|Chut ethnic group|
Lables: Chut ethnic group, Ethnic Groups, Viet-Muong Group
Proper name: Chut.
Other names: Rue, Arem and Sach.
Local groups: May, Rue, Sach, Arem and Ma Lieng.
Population: 2427 people.
Language: Chut language belongs to the Viet-Muong group (of the Austroasiatic language family).
History: The native land of the Chut used to be the two districts of Bo Trach and Quang Trach of Quang Binh province. Because of wars and heavy taxes, they fled to the high mountains in Minh Hoa and Bo Trach districts, Quang Binh province. According to annals belonging to some Viet families, the sub-groups of Rue and Sach inhabited this area for at least 500 years.
Production activities: The Chut live by nomadic slash-and-burn agriculture, and hunting and gathering. Hunting and gathering, which tend to offset bad harvests, predominate among most Chut groups, with the exception of the Sach people who are mainly agricultural. The main crops are corn, manioc, beans and rice. Working tools include axes, cutlasses, digging sticks, ploughs and harrows. Since adopting a settled lifestyle, the Chut have raised livestock for ploughing. Basketry is made to meet the household demand. In some places, knife and axe blacksmithing is practiced.
Diet: The main food crops are corn and manioc. People eat two meals a day-at noon and in the evening. In years of bad crops, the Chut must eat sago powder (bang or nhuc).
Clothing: The Chut do not weave textiles, but buy them or exchange goods for textiles with the Viet people and Laotians on the border. In the summer, men wear loin cloths and leave the upper body unclothed, while women wear long skirts. In summer, they may wear, clothes made from tree bark. Nowadays, the Chut have adopted the Viet style of clothing.

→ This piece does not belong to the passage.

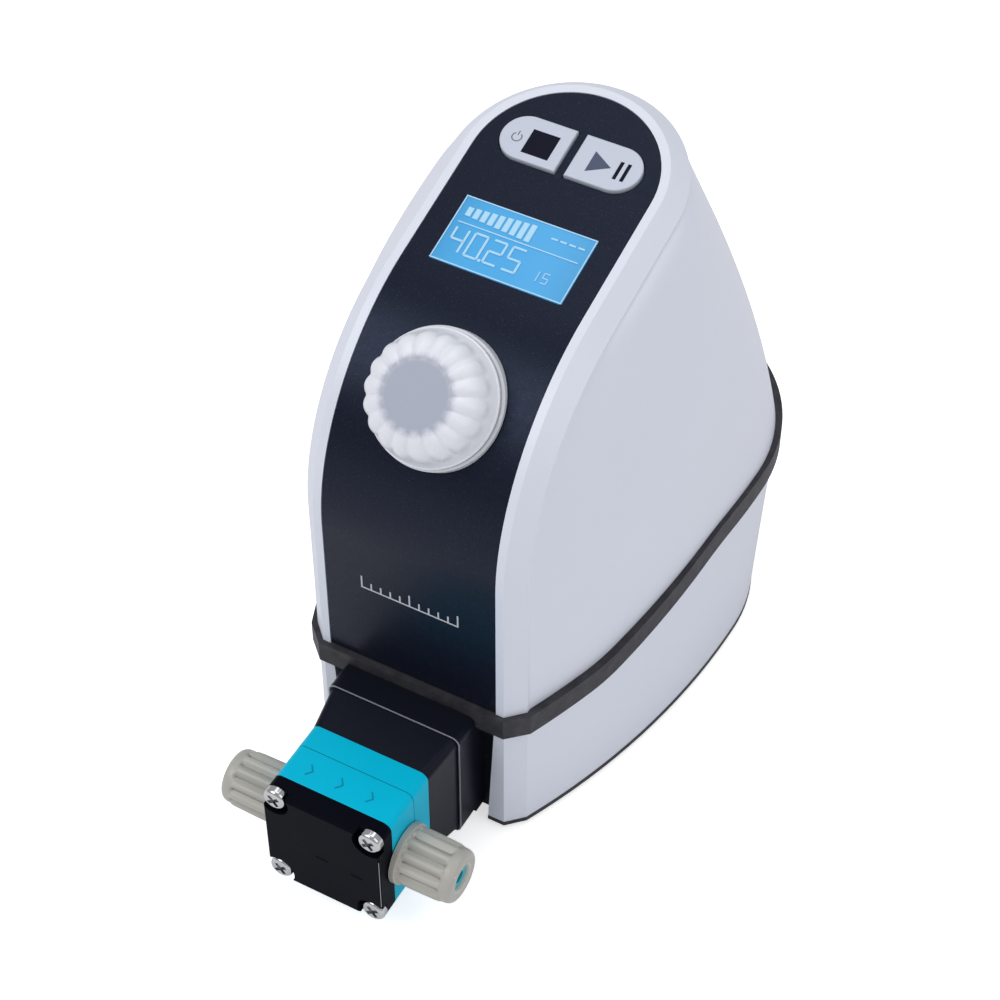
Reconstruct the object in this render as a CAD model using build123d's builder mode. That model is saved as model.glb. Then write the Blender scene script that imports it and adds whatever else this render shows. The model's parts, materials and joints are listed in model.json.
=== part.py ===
"""Diaphragm metering pump for the bench: arch-fronted housing, control panel, drive and pump head.

All lengths are millimetres.  X runs across the pump, the pump head looks along -Y, Z is up.
The origin lies on the ground under the middle of the pump.
"""
from build123d import *
from math import atan2, cos, radians, sin, sqrt, tan
import os

os.makedirs("parts", exist_ok=True)

# ---------------------------------------------------------------- driving dimensions
FOOT_HEIGHT = 1.5            # rubber feet below the base plate
BASE_PLATE = 1.2             # thickness of the base plate
WALL = 2.5                   # housing wall
SLIP = 0.3                   # gap round pieces that move in a hole
FIT = 0.05                   # radial gap of a running fit

HALF_WIDTH = 45.6            # widest half width of the housing
REAR_REACH = 136.6           # panel plane to the rear of the housing at the seam
REAR_LEAN_LOW = 7.0          # how far the rear foot of the lower housing is set in
REAR_LEAN_UP = 0.36          # slope of the upper housing's rear wall
REAR_BULGE = 0.0006          # its hollowness, per mm
SHOULDER_POWER = 2.6         # how late the side walls close in towards the arch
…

Housing: The Chut live in makeshift dwellings supported by a pole and tied by rope, or they may find shelter in caves or under stone roofs.. Before 1954, the sub-groups of Rue and Arem had lived mainly in caves. Nowadays, they. are concentrated in small villages in the valleys. Housing has improved over time.
Transportation: Gui (baskets carried on the back) with straps for carrying or pulling is the chief means of local transportation for goods and produce.
Social organization: The Chut call a village Ca Ven. There are only about five to ten families of one lineage living in one village. Sometimes the families of the same lineage live in different villages. Each village is headed by a Pu Ca Ven, who also takes charge of religious matters. The most important public activity is the agricultural festival. Patriarchy is more dominant in Chut families. Each family usually consists only of the parents and the unmarried children.
Birth: Shortly before childbirth, the husband erects a small dwelling for his wife in the forest. Periodically, he will come there to care for his wife and supply her with sufficient food and drink. Chut women are accustomed to delivering their children in the seated position, and usually on their own. Once a woman has delivered her child, she makes a fire, heating up a small stone previously placed in the fire and pouring water on the stone so that steam rises and, thus, warms the body. The husband only comes to take his wife back home seven days after the delivery.
Marriage: Grown-up boys and girls are free to look for their own partners. As the first step in the marriage process, the boy's family must choose a good match-maker for an engagement agreement made with the girl's family, which takes place several times before the wedding is held. The important wedding gifts are pork, chicken, and dried monkey meat. Matrilocal residence does not exit among the Chut.
Funerals: Wealthy families use coffins hollowed-out from the trunks of trees, while poorer families use tree bark to cover the corpse.
Beliefs: The Chut worship their ancestors at the village chiefs house. When he dies, the task is transferred to his next younger brother. When no one from the elder generation is left, then the responsibility is assigned to the younger people. The Chut believe in the existence of the spirits of the forest, the stream, the land, the kitchen and, most importantly, the village. Agricultural rites are often performed on such occasions as seed-rice sowing, post-sowing, rice's soul worshiping, and a bumper harvest.
Artistic activities: The Chut play a variety of musical instruments, such as pan pipes, flutes, etc., and they sing many kinds of folksongs. They inherited a rich legacy of folk tales and legends, particularly about the coming into existence of the earth, the heaven and human beings.
Games: On ceremonial occasions, children play with shuttle-cocks made of chicken feathers, while adults play the flute or sing.